(begin)
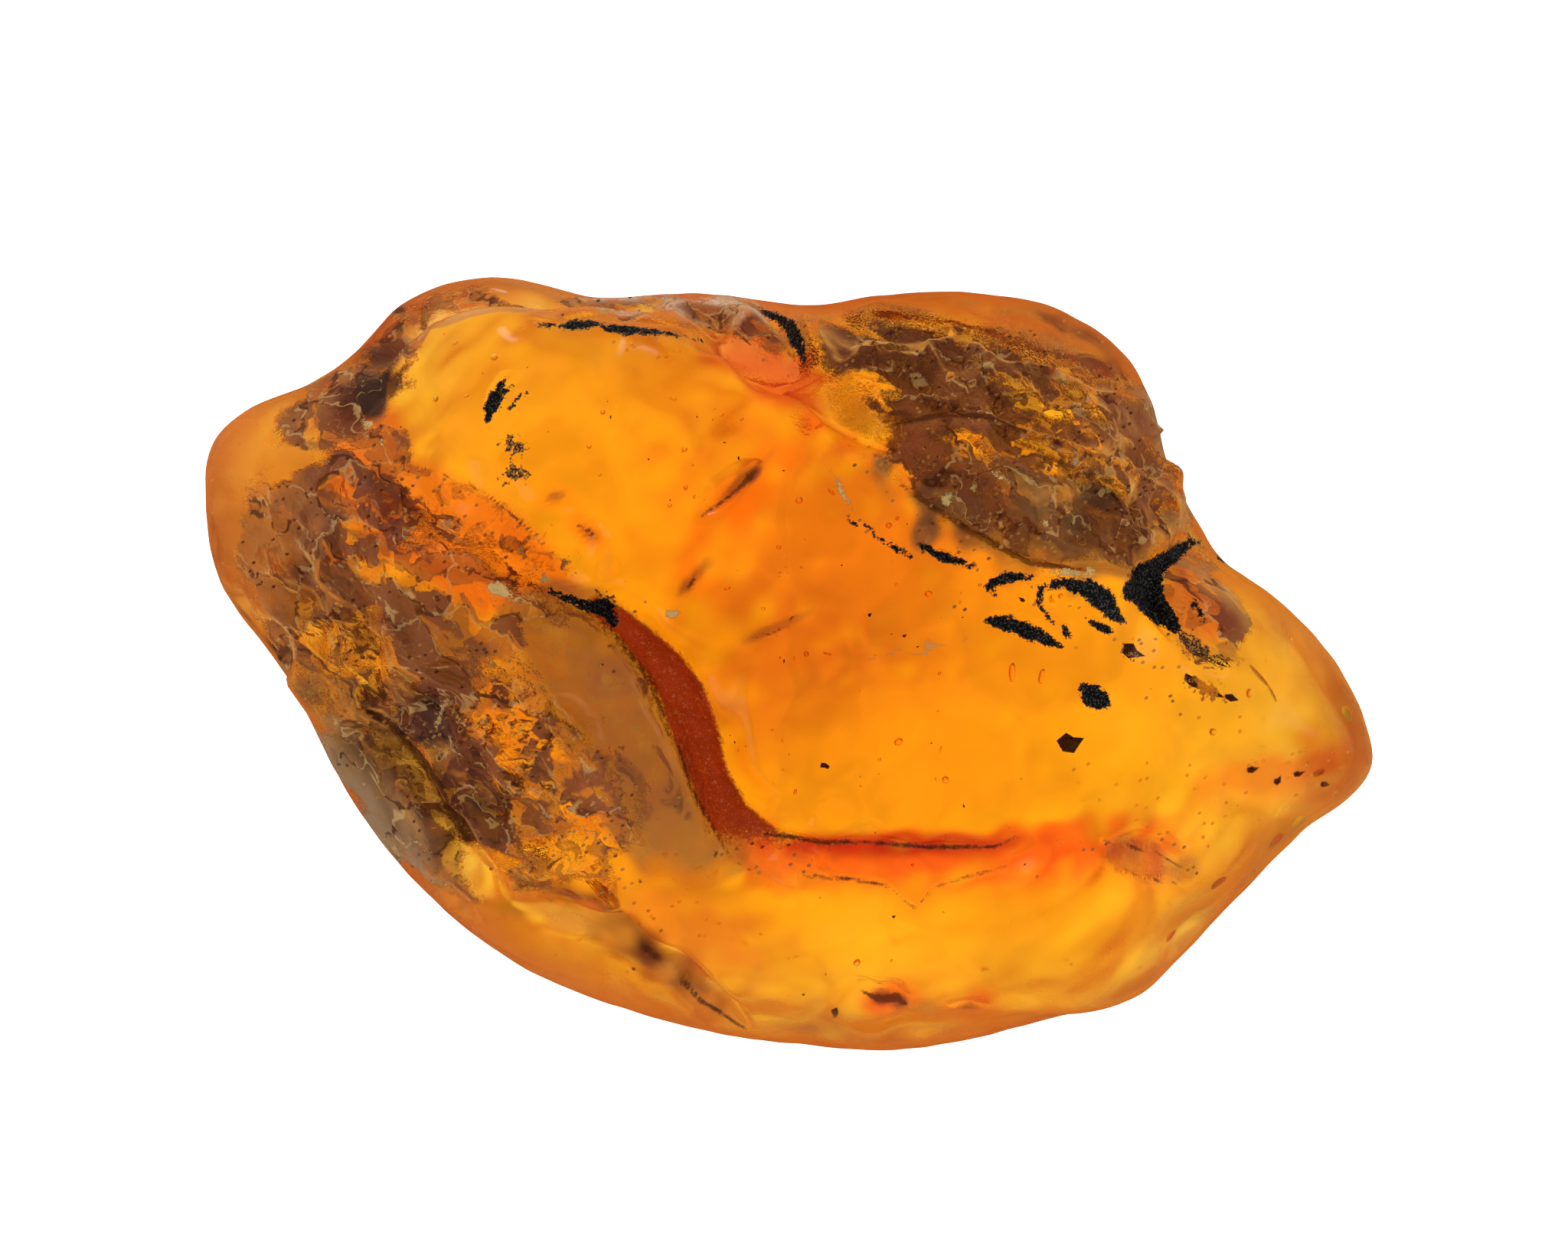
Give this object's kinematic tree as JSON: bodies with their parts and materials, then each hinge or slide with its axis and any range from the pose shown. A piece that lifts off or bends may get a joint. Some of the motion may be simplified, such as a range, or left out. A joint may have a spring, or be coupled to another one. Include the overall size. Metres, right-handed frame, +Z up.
{
  "type": "amber piece",
  "caption": "Tumbled and polished lump of natural amber, see-through gold and orange with red folds, brown crust and black char, lying on a flat ground face.",
  "frame": {"origin": "on the surface the lump lies on, under the middle of its box, inside its flat ground face", "axes": "+X along the lump towards its pointed end, +Y across its broad side, +Z up out of its broad polished side"},
  "size_m": [0.06, 0.0398, 0.0219],
  "materials": {
    "amber": "polished",
    "crust": "satin",
    "char": "matte"
  },
  "bodies": {
    "root": {"amber_piece": "amber"}
  },
  "joints": []
}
(end)
> _Exercise_
Copy out the whole listing, exactly as written.

> _Answer for this exercise_
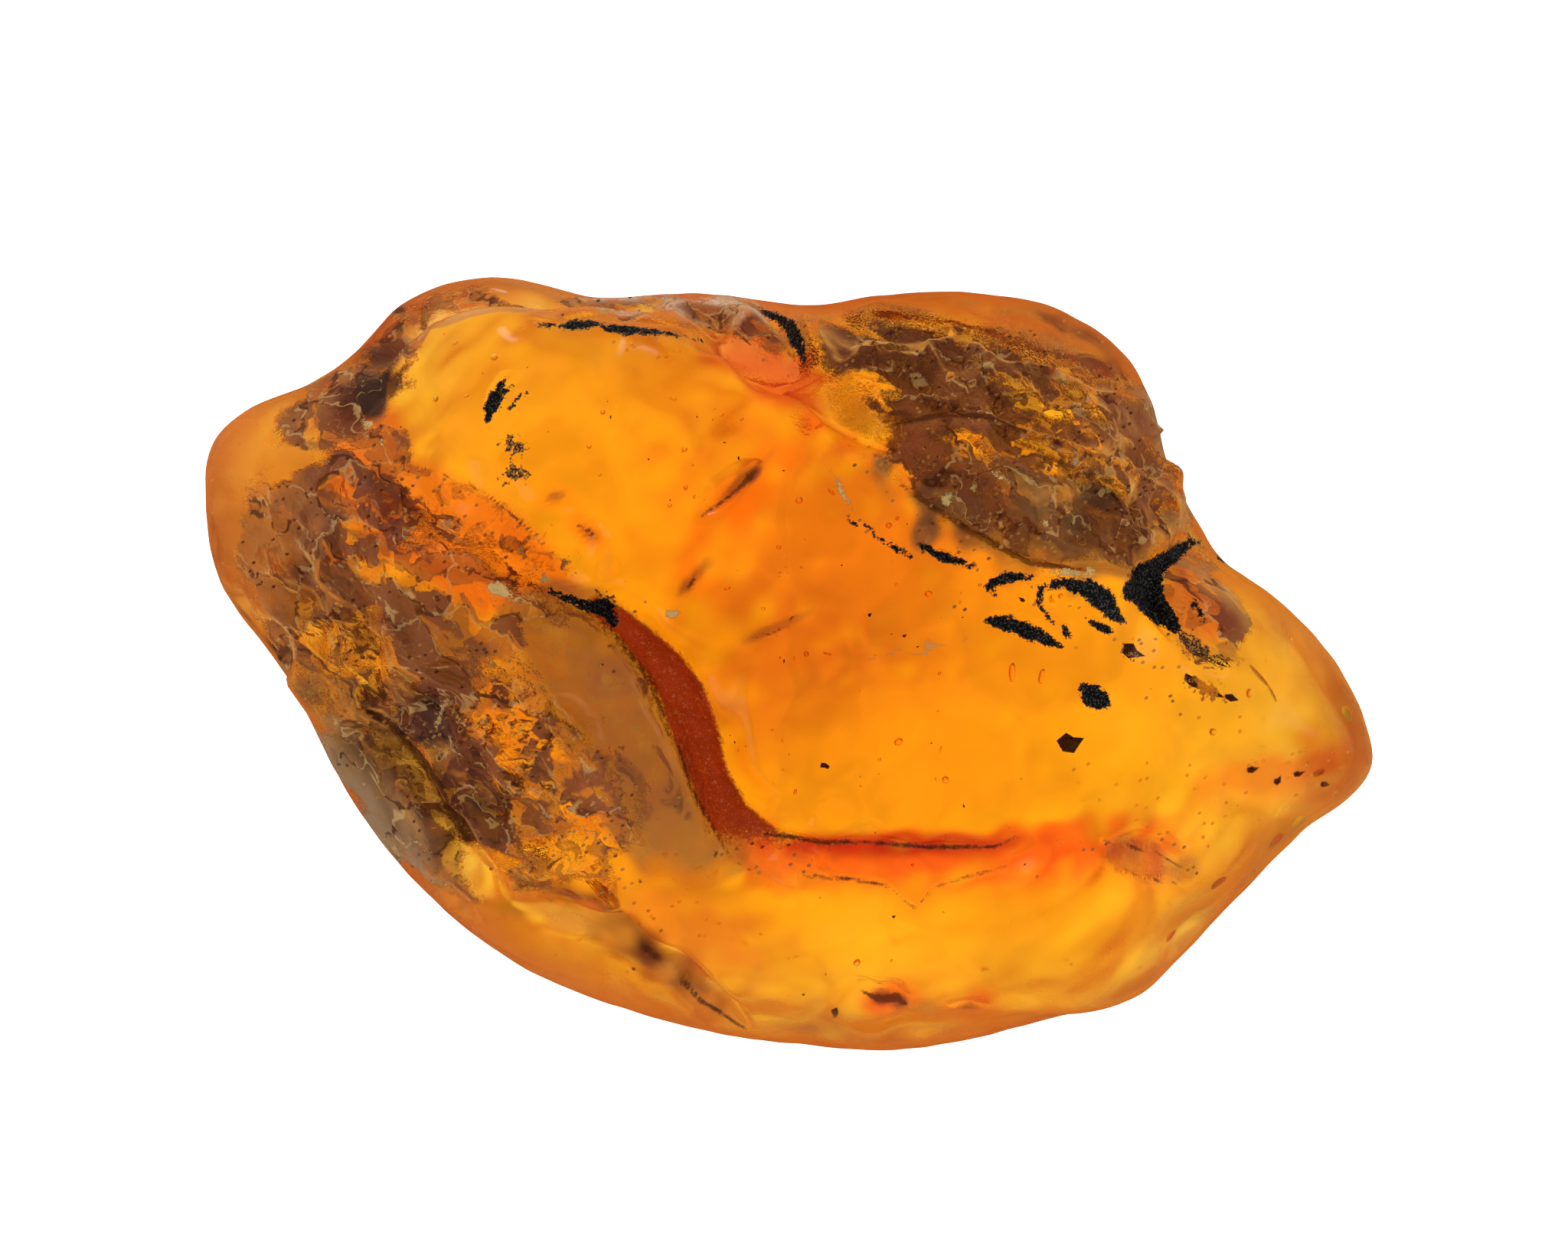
Give this object's kinematic tree as JSON: bodies with their parts and materials, then each hinge or slide with its axis and any range from the pose shown. A piece that lifts off or bends may get a joint. Some of the motion may be simplified, such as a range, or left out. A joint may have a spring, or be coupled to another one. Include the overall size. Metres, right-handed frame, +Z up.
{
  "type": "amber piece",
  "caption": "Tumbled and polished lump of natural amber, see-through gold and orange with red folds, brown crust and black char, lying on a flat ground face.",
  "frame": {"origin": "on the surface the lump lies on, under the middle of its box, inside its flat ground face", "axes": "+X along the lump towards its pointed end, +Y across its broad side, +Z up out of its broad polished side"},
  "size_m": [0.06, 0.0398, 0.0219],
  "materials": {
    "amber": "polished",
    "crust": "satin",
    "char": "matte"
  },
  "bodies": {
    "root": {"amber_piece": "amber"}
  },
  "joints": []
}